Ahora las cosas están peor de lo que estaban antes de empezar esto. No puedo soportarlo más. No soporto más estar aquí. La próxima vez que venga Marcus con el autobús, lo secuestraré y lo obligaré a llevarme a casa. No sé dónde estará, pero desde luego aquí no. Mañana no pienso escribir.

Con manos temblorosas metí el libro bajo la tabla y supe que tenía que arreglar aquello. Bajé y vi que Rosaleen estaba en la cocina haciendo las tartas del día siguiente.

Me senté a observarla mientras me mordía las uñas nerviosamente y trataba de decidir qué hacer. Si impedía que le añadiera sal a la tarta, evitaría que volviera antes de tiempo a la casa, pero si lo cambiaba todo, Weseley no me creería. ¿Qué me hacía más falta?, ¿un médico para mi madre o un aliado que me echase una mano?

—Tamara, ¿te importaría traerme el azúcar de la despensa, por favor? —irrumpió Rosaleen en mis pensamientos.

Me quedé helada.

Ella se volvió.

—¿Tamara?

—Sí —reaccioné yo—. Ya voy.

—¿Me puedes llenar esto hasta aquí? Así será más fácil —me sonrió con simpatía, disfrutando del vínculo afectivo.

Le cogí la jarra medidora y me sentí como fuera de mí mientras me dirigía a la despensa. En el cuartito de la cocina miré los estantes de suelo a techo, que ofrecían todo cuanto podría necesitar una persona durante diez años. Condimentos separados en tarros de conservas con la tapa de rosca y su correspondiente etiqueta, cuya pulcra caligrafía especificaba el contenido y la fecha de caducidad. Una balda de tubérculos: cebollas, patatas, boniatos, zanahorias. Otra de alimentos enlatados: sopas y caldos, alubias, tomates. Debajo, los granos, en botes de cristal: arroz, pasta con toda clase de formas y colores, alubias, harina de avena, lentejas, cereales y frutos secos (uvas, pasas de Corinto, orejones…). A continuación todo lo necesario para hornear: harina, azúcar, sal y levadura, así como numerosos frascos de aceites de oliva y de sésamo, vinagre balsámico, salsa de ostras, especias en distintos soportes. Había más botes incluso de miel y mermelada: fresa, frambuesa, mora e incluso ciruela. Aquello no tenía fin. El azúcar y la sal no se encontraban en sus envases originales, sino en tarros, que estaban etiquetados con esa letra perfecta. La mano me tembló cuando fui a coger el de la sal. Recordé la lección que había aprendido la noche anterior: podía cambiar el diario, no tenía por qué seguir su guión. De no haberlo encontrado, la vida seguiría sin que yo supiera nada de antemano.
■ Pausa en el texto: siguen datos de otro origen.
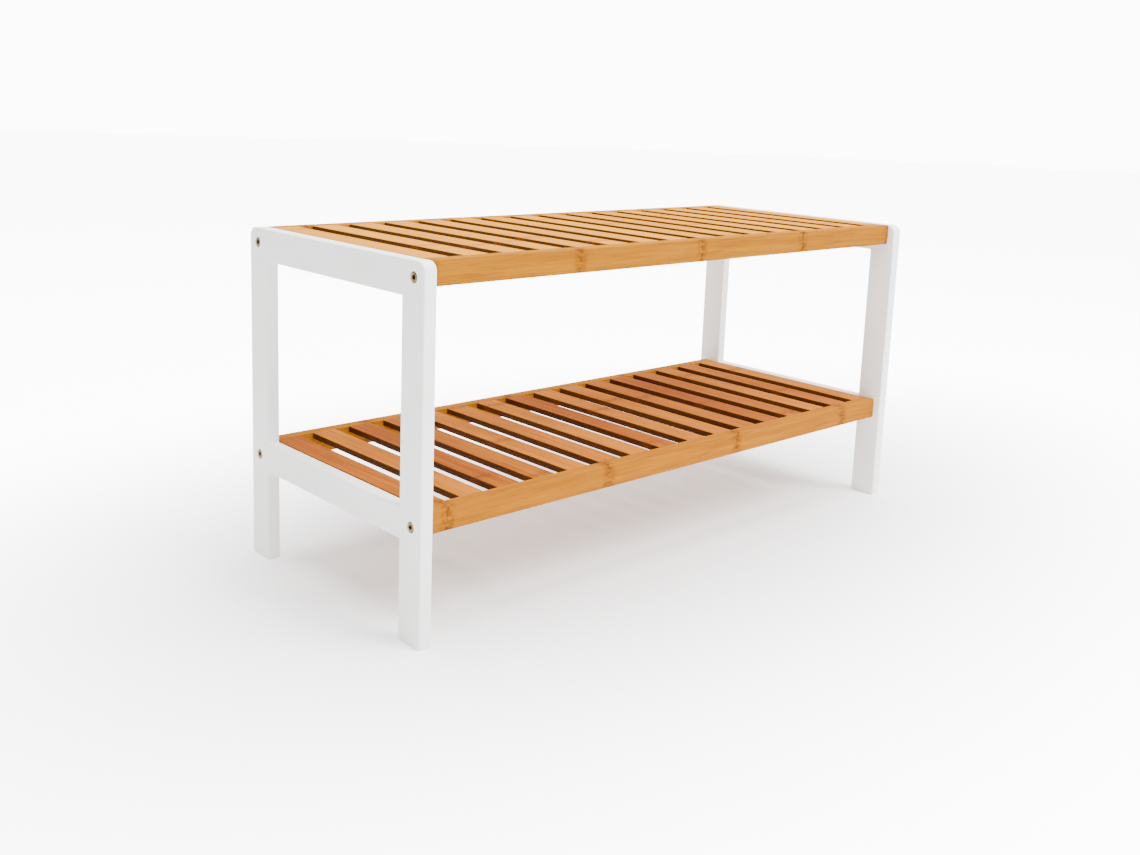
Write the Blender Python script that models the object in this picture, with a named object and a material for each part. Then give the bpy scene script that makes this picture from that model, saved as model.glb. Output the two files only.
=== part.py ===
"""Two-tier slatted entryway bench.

Two painted side frames carry a seat and a shelf. Each tier is a pair of long
bamboo rails with cross slats tenoned into them, and each rail is drawn against
the side frames by a socket-head bolt that threads into a barrel nut.
+X runs along the bench, -Y is the front, +Z is up and the floor is z = 0.
"""
import math

import bmesh
import bpy
from mathutils import Matrix, Vector

# Overall size
BENCH_LENGTH = 0.865
BENCH_DEPTH = 0.360
BENCH_HEIGHT = 0.415
SHELF_HEIGHT = 0.150

# Gap left between pieces that touch
FIT = 0.0003

# Painted side frames
FRAME_THICKNESS = 0.0165
LEG_WIDTH = 0.039
TOP_RAIL_HEIGHT = 0.039
LOWER_RAIL_HEIGHT = 0.036
CORNER_RADIUS = 0.011
CORNER_SEGMENTS = 6
FRAME_EASE = 0.0018
FRAME_TENON_SHOULDER = 0.0042
LEG_TENON_TO_BOLT = 0.0042
LOWER_TENON_TO_BOLT = 0.0022

# Long bamboo rails
RAIL_HEIGHT = 0.028
RAIL_THICKNESS = 0.016
RAIL_SETBACK = 0.0105
RAIL_EASE = 0.0012

# Cross slats
SLAT_COUNT = 16
SLAT_WIDTH = 0.033
SLAT_THICKNESS = 0.008
SLAT_EASE = 0.001
SLAT_TENON_SHOULDER = 0.0015
SLAT_TENON_LENGTH = 0.005
SLAT_END_GAP = 0.0008

# Bolts and barrel nuts
BOLT_DROP = 0.0175
SHANK_DIAMETER = 0.006
HEAD_DIAMETER = 0.0105
HEAD_HEIGHT = 0.0042
HEAD_CROWN = 0.0010
SOCKET_ACROSS_FLATS = 0.005
SOCKET_DEPTH = 0.0026
COUNTERBORE_DIAMETER = 0.0126
COUNTERBORE_DEPTH = 0.005
NUT_DIAMETER = 0.009
NUT_LENGTH = 0.012
NUT_INSET = 0.025
NUT_SLOT_WIDTH = 0.0014
NUT_SLOT_DEPTH = 0.0014
SHANK_PAST_NUT = 0.004
BORE_CLEARANCE = 0.0003
ROUND_SEGMENTS = 20
EASE_SEGMENTS = 2
SMOOTH_UNDER = math.radians(30)

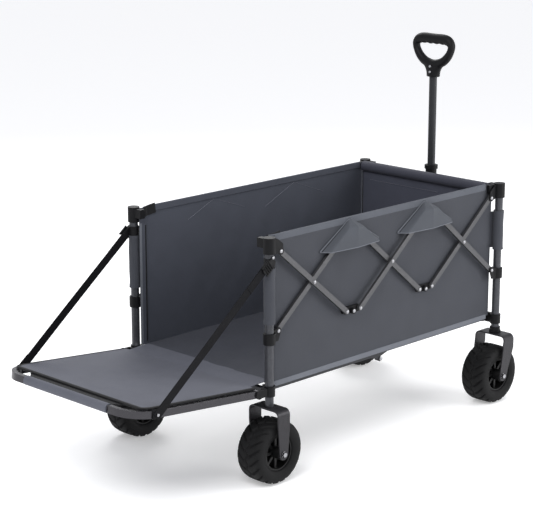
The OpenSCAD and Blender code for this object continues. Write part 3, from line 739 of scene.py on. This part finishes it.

Pero entonces se me pasó por la cabeza Weseley. Si le daba el azúcar a Rosaleen, ella no volvería a casa mañana, no pillaría al médico antes de que subiera y no lo convencería de que no viera a mi madre. Si cambiaba el diario, no tendría ni la menor idea de lo que ocurriría, así que no podría decírselo a Weseley y él no me creería con lo del diario. Perdería a un nuevo amigo y quedaría como el bicho más raro del mundo.

Pero si le contaba lo que iba a pasar al día siguiente, mi madre no vería al médico. ¿Cuánto más podía esperar de brazos cruzados mientras ella permanecía arriba durmiendo y despertando como si no hubiese diferencia alguna entre ambas cosas?

Tomé una decisión y eché mano de uno de los tarros.